Sporty JCW seats are firm and supportive but not made for long journeys.
The Mini JCW range now totals 3 cars. We drove the Hatch version last year and it was a finalist for Fun Car of the Year category of the 2016/17 Cars.co.za Consumer Awards. Now with the Clubman JCW, the Oxford-based marque avails a more practical fun car that has a very distinct personality and design. The JCW upgrade endows it with really competitive power and acceleration figures that are a match for the competition. It’s a great alternative to the raft of 5-door premium hot hatchbacks out there and you’ll certainly stand out in a crowd of hum-drum VW GTIs.
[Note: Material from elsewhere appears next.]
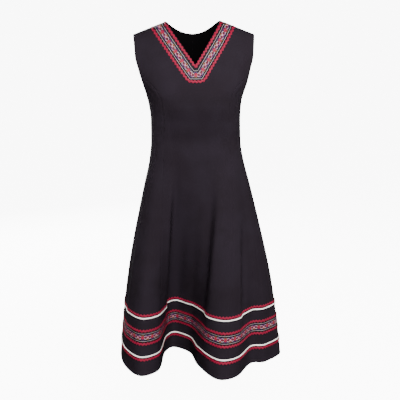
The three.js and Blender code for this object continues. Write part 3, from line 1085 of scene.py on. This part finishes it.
def sweep(bm, along, place, half_wide, half_high, centre, swing=0.0, pitch=1.0, sides=10,
          arch=0.0, stitch=1.0, closed_ring=True):
    """Adds a tube of oval section along a trim. All sizes are in millimetres."""
    angle = np.linspace(0, 2 * math.pi, sides + 1)
    grid_along, grid_angle = np.meshgrid(along, angle)
    middle = swing * np.sin(2 * math.pi * grid_along / pitch)
    arched = arch * np.abs(np.sin(math.pi * grid_along / stitch)) ** STITCH_ROUND
    up = middle + half_wide * np.cos(grid_angle)
    lift = centre - half_high * np.sin(grid_angle) + arched
    points = place(grid_along, up, lift)
    half_girth = math.pi * (half_wide + half_high) / 2
    uv = np.stack([grid_along, grid_angle / math.pi * half_girth], -1) * MM
    bent_grid(bm, points, uv)
    bmesh.ops.remove_doubles(bm, verts=bm.verts, dist=MERGE_MM * MM)
    if not closed_ring:
        ends = [edge for edge in bm.edges if edge.is_boundary]
        bmesh.ops.holes_fill(bm, edges=ends, sides=0)
    bmesh.ops.recalc_face_normals(bm, faces=bm.faces)


def fitting(length, pitch):
    """A pitch near the wanted one that fits a closed ring a whole number of times."""
    return length / round(length / pitch)


SCALLOP_MM = 11.0
BRAID_SWING_MM = 1.6
BRAID_HALF_MM = 3.6
BRAID_HIGH_MM = 0.75
SCALLOP_POINTS = 8


def make_braid(name, length, place, closed_ring):
    """Sweeps one scalloped braid along a line."""
    pitch = fitting(length, SCALLOP_MM)
    scallops = round(length / pitch)
    bm = bmesh.new()
    sweep(bm, np.linspace(0, length, scallops * SCALLOP_POINTS + 1), place, BRAID_HALF_MM,
          BRAID_HIGH_MM, LIFT_MM + BRAID_HIGH_MM, swing=BRAID_SWING_MM, pitch=pitch,
          closed_ring=closed_ring)
    place_piece(name + "_scalloped", bm, braid_red, [name])
    print(name, round(length), "mm,", scallops, "scallops")


print("a scallop every", SCALLOP_MM, "mm")

# %% Braids and piping round the hem
PIPING_SEWN_MM = 1.3  # on each side, this much of the strip is hidden in its seam
PIPING_HIGH_MM = 1.2
PIPING_STEP_MM = 4
PIPING_SIDES = 14
HEM_BRAIDS = ("hem_braid_low", "hem_ribbon_braid_low", "hem_ribbon_braid_high", "hem_braid_high")
HEM_PIPINGS = ("hem_piping_low", "hem_piping_high")
for name in HEM_BRAIDS:
    make_braid(name, *ring_place(trim_levels(name)[0]), True)
for name in HEM_PIPINGS:
    level, width = trim_levels(name)
    length, place = ring_place(level)
    bm = bmesh.new()
    along = np.linspace(0, length, int(length / PIPING_STEP_MM))
    sweep(bm, along, place, width / 2 - PIPING_SEWN_MM, PIPING_HIGH_MM,
          LIFT_MM + PIPING_HIGH_MM, sides=PIPING_SIDES)
    place_piece(name + "_satin", bm, piping_white, [name])
    print(name, round(length), "mm round")

# %% [markdown]
# ## Trims along the neck
#
# The V's trims are laid out as they look from the front, as a maker would pin them: each
# line keeps its distance from the V's edge. A point of that front view is then looked
# up on the cloth. Below the V's point the ribbon is folded flat across, which leaves
# a mitre at each side.

# %% Front view to cloth
V_FOOT = SHOULDER - NECK_DEPTH
POINT_FLAT = 3
SEAM_CLEAR = 0.3
BELOW_V = 120  # no trim of the neck reaches this far below the V's point
ARM_LIMIT = 300.0
NECK_RIBBON_MM = (11.4, 41.5)  # from the V's edge to the ribbon's two edges
V_UP, V_OUT = {}, {}
for side, half in NECK_HALF.items():
    length = math.hypot(half, NECK_DEPTH)
    V_UP[side] = np.array([half, NECK_DEPTH]) / length
    V_OUT[side] = np.array([NECK_DEPTH, -half]) / length


def on_front(x, z, lift):
    """The point of the cloth that is seen at x, z from the front, up to the shoulder."""
    z = np.minimum(z, height_at(x, SHOULDER))
    level = solve(lambda guess: height_at(x, guess) - z, np.full_like(x, SHOULDER),
                  np.full_like(x, V_POINT - BELOW_V))
    return cloth(turn_at(x, level), level, lift)


def along_arm(distance, climb, side):
    """Points beside the V, each at a distance from its edge and some way up along it."""
    place = distance[..., None] * V_OUT[side] + climb[..., None] * V_UP[side]
    return place + np.array([0, V_FOOT])


def arm_top(distance, side):
    """How far up a line beside the V meets the shoulder seam, seen from the front."""
    def misses(climb):
        place = along_arm(distance, climb, side)
        return height_at(place[..., 0], SHOULDER - SEAM_CLEAR) - place[..., 1]

    return solve(misses, np.zeros_like(distance), np.full_like(distance, ARM_LIMIT))


def arm_foot(distance, side):
    """How far up such a line ends: on the centre line, or at the flat end below the V."""
    pointed = distance / V_OUT[side][0]
    below = np.minimum(pointed, distance + POINT_FLAT)
    return (-below - V_OUT[side][1] * distance) / V_UP[side][1]


def flat_half(distance, side):
    """Half the width of the flat end at a distance from the V."""
    return np.maximum(along_arm(distance, arm_foot(distance, side), side)[..., 0], 0)


print("half of the ribbon's flat end:", flat_half(np.array(NECK_RIBBON_MM), -1).round(1), "mm")

# %% Neck ribbon
FOLD_GAP_MM = 0.2
ARM_COLUMNS = 60
FOOT_COLUMNS = 21


def ribbon_lift(distance, columns):
    """The ribbon's lift off the cloth, a little more along its middle."""
    middle = np.mean(NECK_RIBBON_MM)
    away = (distance - middle) / np.ptp(NECK_RIBBON_MM) * 2
    return in_columns(RIBBON_LIFT_MM + RIBBON_DOME_MM * (1 - away ** 2), columns)


def neck_arm(bm, side):
    """One arm of the neck ribbon, from the shoulder seam to its mitre."""
    distance = np.linspace(*NECK_RIBBON_MM, RIBBON_ROWS)
    top, foot = arm_top(distance, side), arm_foot(distance, side) + FOLD_GAP_MM
    climb = foot[:, None] + (top - foot)[:, None] * np.linspace(0, 1, ARM_COLUMNS)
    lift = ribbon_lift(distance, ARM_COLUMNS)
    distance = in_columns(distance, ARM_COLUMNS)
    place = along_arm(distance, climb, side)
    points = on_front(side * place[..., 0], place[..., 1], lift)
    uv = np.stack([climb * side, distance - np.mean(NECK_RIBBON_MM)], -1) * MM
    if side > 0:
        points, uv = points[::-1], uv[::-1]
    bent_grid(bm, points, uv)
    return area_of(points)


def neck_foot(bm):
    """The stretch of ribbon that is folded flat across the end of the V."""
    distance = np.linspace(*NECK_RIBBON_MM, RIBBON_ROWS)
    right, left = flat_half(distance, -1) - FOLD_GAP_MM, flat_half(distance, 1) - FOLD_GAP_MM
    x = -right[:, None] + (right + left)[:, None] * np.linspace(0, 1, FOOT_COLUMNS)
    z = in_columns(V_FOOT - distance - POINT_FLAT, FOOT_COLUMNS)
    points = on_front(x, z, ribbon_lift(distance, FOOT_COLUMNS))
    across = in_columns(distance - np.mean(NECK_RIBBON_MM), FOOT_COLUMNS)
    uv = np.stack([x, across], -1) * MM
    bent_grid(bm, points[::-1], uv[::-1])
    return area_of(points)


bm = bmesh.new()
area = neck_arm(bm, 1) + neck_arm(bm, -1) + neck_foot(bm)
bmesh.ops.remove_doubles(bm, verts=bm.verts, dist=MERGE_MM * MM)
neck_ribbon = place_piece("neck_ribbon_cloth", bm, ribbon_woven, ["neck_ribbon"])
give_wall(neck_ribbon, RIBBON_MM, RIBBON_EDGE_MM)
print("neck ribbon area", round(area, 4), "m2")

# %% Neck braids
PATH_STEP_MM = 0.7
CORNER_POINTS = 12
CORNER_SHARE = 0.45  # a curve takes up at most this share of a side
NARROW_FLAT_MM = 4  # a flat end with a half under this is drawn as a point


def rounded_path(corners, radius):
    """A path through corners of the front view, rounded by curves, in even steps."""
    points = [corners[0]]
    for before, corner, after in zip(corners, corners[1:], corners[2:]):
        back, on = np.linalg.norm(before - corner), np.linalg.norm(after - corner)
        reach = min(radius, CORNER_SHARE * back, CORNER_SHARE * on)
        leave = corner + (before - corner) / back * reach
        arrive = corner + (after - corner) / on * reach
        t = np.linspace(0, 1, CORNER_POINTS)[:, None]
        points.extend((1 - t) ** 2 * leave + 2 * t * (1 - t) * corner + t ** 2 * arrive)
    points.append(corners[-1])
    points = np.array(points)
    run = distances(points, 0)
    even = np.linspace(0, run[-1], int(run[-1] / PATH_STEP_MM) + 1)
    return even, np.stack([np.interp(even, run, points[:, i]) for i in (0, 1)], -1)


def neck_line(distance, radius):
    """A line's length, and a function that finds points beside it, as for a ring."""
    distance = np.array(distance)
    mirror = np.array([-1, 1])
    left, right = [
        (along_arm(distance, arm_foot(distance, side), side),
         along_arm(distance, arm_top(distance, side), side)) for side in (1, -1)
    ]
    corners = [right[1] * mirror, right[0] * mirror, left[0], left[1]]
    if left[0][0] < NARROW_FLAT_MM:
        corners[1:3] = [(corners[1] + corners[2]) / 2]
    run, path = rounded_path(corners, radius)
    ahead = np.gradient(path, axis=0)
    ahead = ahead / np.linalg.norm(ahead, axis=-1, keepdims=True)

    def place(along, up, lift):
        here = np.stack([np.interp(along, run, path[:, i]) for i in (0, 1)], -1)
        aim = np.stack([np.interp(along, run, ahead[:, i]) for i in (0, 1)], -1)
        x = here[..., 0] - aim[..., 1] * up
        z = here[..., 1] + aim[..., 0] * up
        return on_front(x, z, lift)

    return run[-1], place


# Name, distance from the V's edge and radius of the corners, in millimetres.
NECK_BRAIDS = (("neck_braid_inner", 6.0, 6.0), ("neck_braid_outer", 46.9, 14.0))
for name, distance, radius in NECK_BRAIDS:
    make_braid(name, *neck_line(distance, radius), False)

# %% [markdown]
# ## Stitching
#
# Each braid is held by a line of machine stitches along its middle, in thread of its own
# colour. The stitches could be drawn in the braid's material, but as real thread they
# catch the light. All lines of the hem are one piece, and so are those of the neck.

# %% Stitch lines
STITCH_MM = 3.2
THREAD_HALF_MM = 0.28
THREAD_STEP_MM = 0.8
THREAD_SUNK_MM = 0.25
THREAD_ARCH_MM = 0.4
THREAD_SIDES = 5


def stitch_line(bm, length, place, closed_ring):
    """Adds one line of stitches that swings with its braid."""
    along = np.linspace(0, length, round(length / THREAD_STEP_MM))
    top = LIFT_MM + 2 * BRAID_HIGH_MM
    pitch = fitting(length, SCALLOP_MM)

    def on_braid(at, up, lift):
        return place(at, up + BRAID_SWING_MM * np.sin(2 * math.pi * at / pitch), lift)

    line = bmesh.new()
    sweep(line, along, on_braid, THREAD_HALF_MM, THREAD_HALF_MM, top - THREAD_SUNK_MM,
          sides=THREAD_SIDES, arch=THREAD_ARCH_MM, stitch=fitting(length, STITCH_MM),
          closed_ring=closed_ring)
    mesh = mesh_of("line", line)
    bm.from_mesh(mesh)
    bpy.data.meshes.remove(mesh)


bm = bmesh.new()
for name in HEM_BRAIDS:
    stitch_line(bm, *ring_place(trim_levels(name)[0]), True)
place_piece("hem_braid_stitches", bm, thread_red, [])
bm = bmesh.new()
for name, distance, radius in NECK_BRAIDS:
    stitch_line(bm, *neck_line(distance, radius), False)
place_piece("neck_braid_stitches", bm, thread_red, [])
print("a stitch every", STITCH_MM, "mm")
The Countryman JCW is a little more difficult to place. It doesn’t really add anything to the Crossover’s abilities. The 18-inch wheels are likely to be a nightmare to keep scratch-free if you want to drive down dirt roads often. The Countryman JCW isn’t quite mad enough to make an audacious statement that the Mercedes-AMG GLA45 does and it’s not markedly more powerful than the standard S to make it a huge upgrade. The Countryman JCW feels like an added styling package to fit a sporty personal taste, but with a bit of extra performance to sweeten the deal.
Mini sees itself as a premium brand with the likes of Audi, Merc and BMW so its pricing is in the same range as the competition from those brands.
Clubman John Cooper Works R558 612
Clubman John Cooper Works sports auto R584 516
Countryman John Cooper Works manual R610 726
Countryman John Cooper Works sports auto R636 792
All JCW Minis are sold with a 2yr/unlimited km warranty and a 5yr/100 000 km maintenance plan.